Dr. Mensing is a biogeographer and paleoecologist. He has extensive experience reconstructing Quaternary environments in the Great Basin and California . His primary research tools are pollen and charcoal analysis and he maintains the department palynology laboratory. He also has experience with tree ring analysis and woodrat middens. He enjoys field work and is always anxious to explore new corners in the intermountain west.

Thomas Albright

Thomas Albright employs landscape ecological and biogeographic perspectives to understand the causes and consequences of environmental change at local to global scales. His work has examined the role of climate and human dispersal in the spread of invasive plants in the US and China, the effects of extreme weather and disturbance on avian communities across the US, and the rate and patterns of land cover change and desertification in the West African Sahel.  In his research and teaching, Dr. Albright employs a variety of remote sensing platforms, field data, GIS, spatial analysis, and hierarchical modeling. His remote sensing work has included inventories of glacier cover in the Himalaya using synthetic aperture radar, documenting the rise and fall of the world’s largest water hyacinth infestation in East Africa, and characterizing heat waves using thermal remote sensing.  Dr. Albright has a long history of international research, applications, and teaching from over 15 countries and speaks French and Spanish proficiently.

Douglas Sims

Dr. Douglas B. Sims has been teaching environmental science at CSN since Fall, 2011. Some of the courses he teaches are environmental science, geography, meteorology and climatology. Dr. Sims received his BA in Anthropology from the University of Nevada, Las Vegas and an MS in Water Resources Management (concentration in soil science) from the Geoscience Department of the same university. Dr. Sims later earned a PhD in Environmental Science with a concentration in soil chemistry at Kingston University, London, United Kingdom.

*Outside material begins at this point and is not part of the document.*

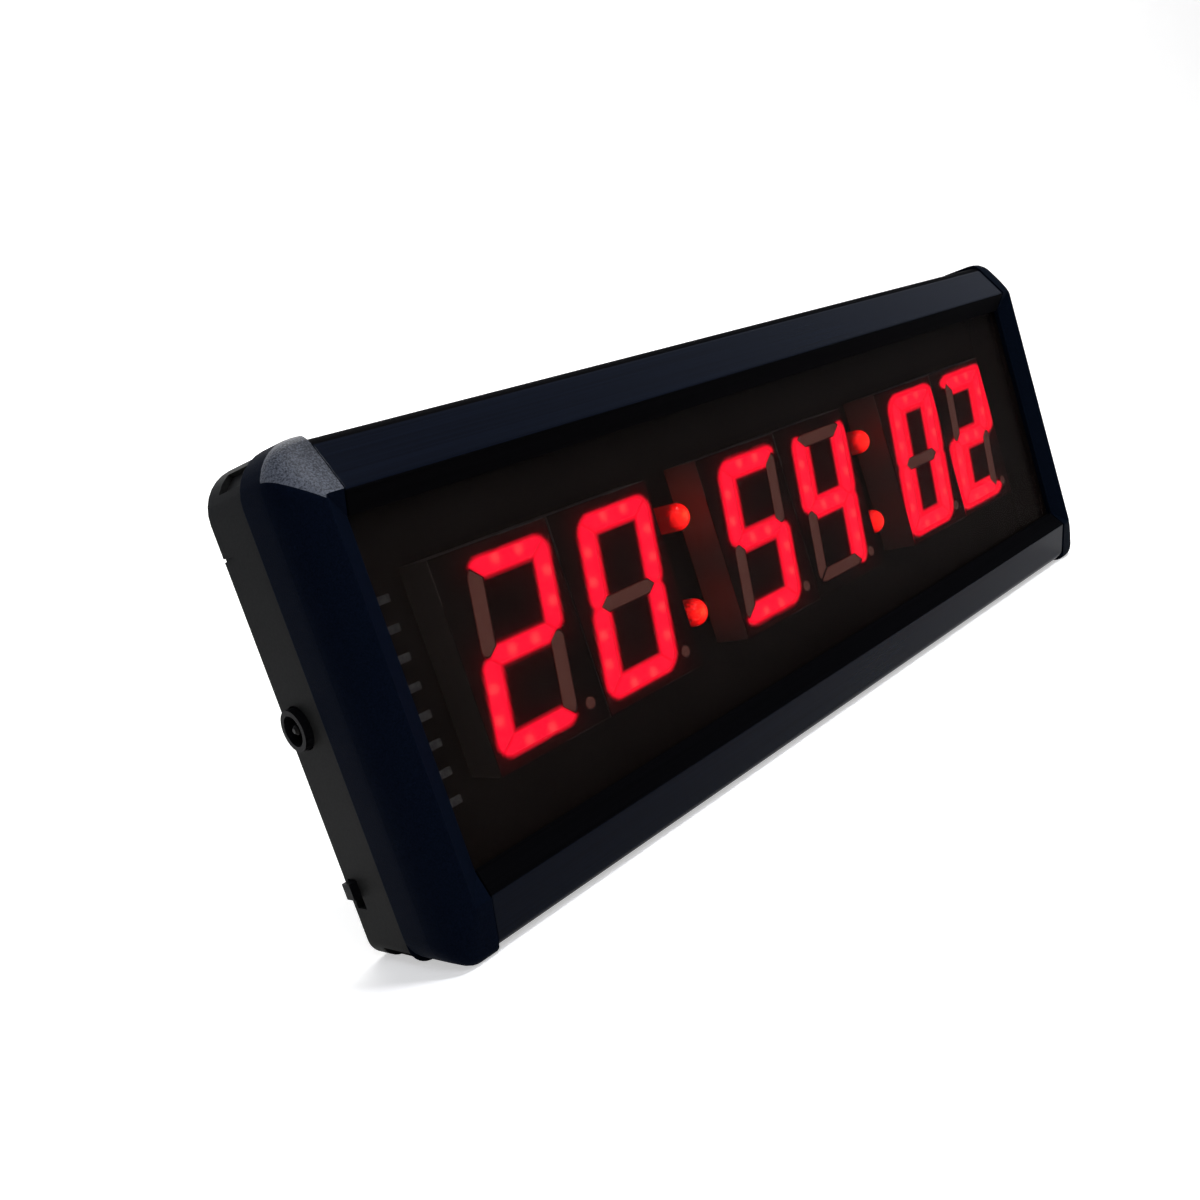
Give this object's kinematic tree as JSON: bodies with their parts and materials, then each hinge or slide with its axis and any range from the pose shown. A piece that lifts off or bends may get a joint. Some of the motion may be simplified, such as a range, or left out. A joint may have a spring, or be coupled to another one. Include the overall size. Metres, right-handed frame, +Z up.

Dr Sims routinely involves his students in field and laboratory research activities. He believes that by involving his students in real science they become excited about a career in this growing field.

His research interest relate to abandoned mining and their impacts on the wider environment including sediments, water, climate, animal, and human effects. He is interested in the greater environment and how climate change posses possible impacts in hyper-arid regions. He has published many articles in regional and international journals on historic mining, climate change and environmental impacts caused by human activities.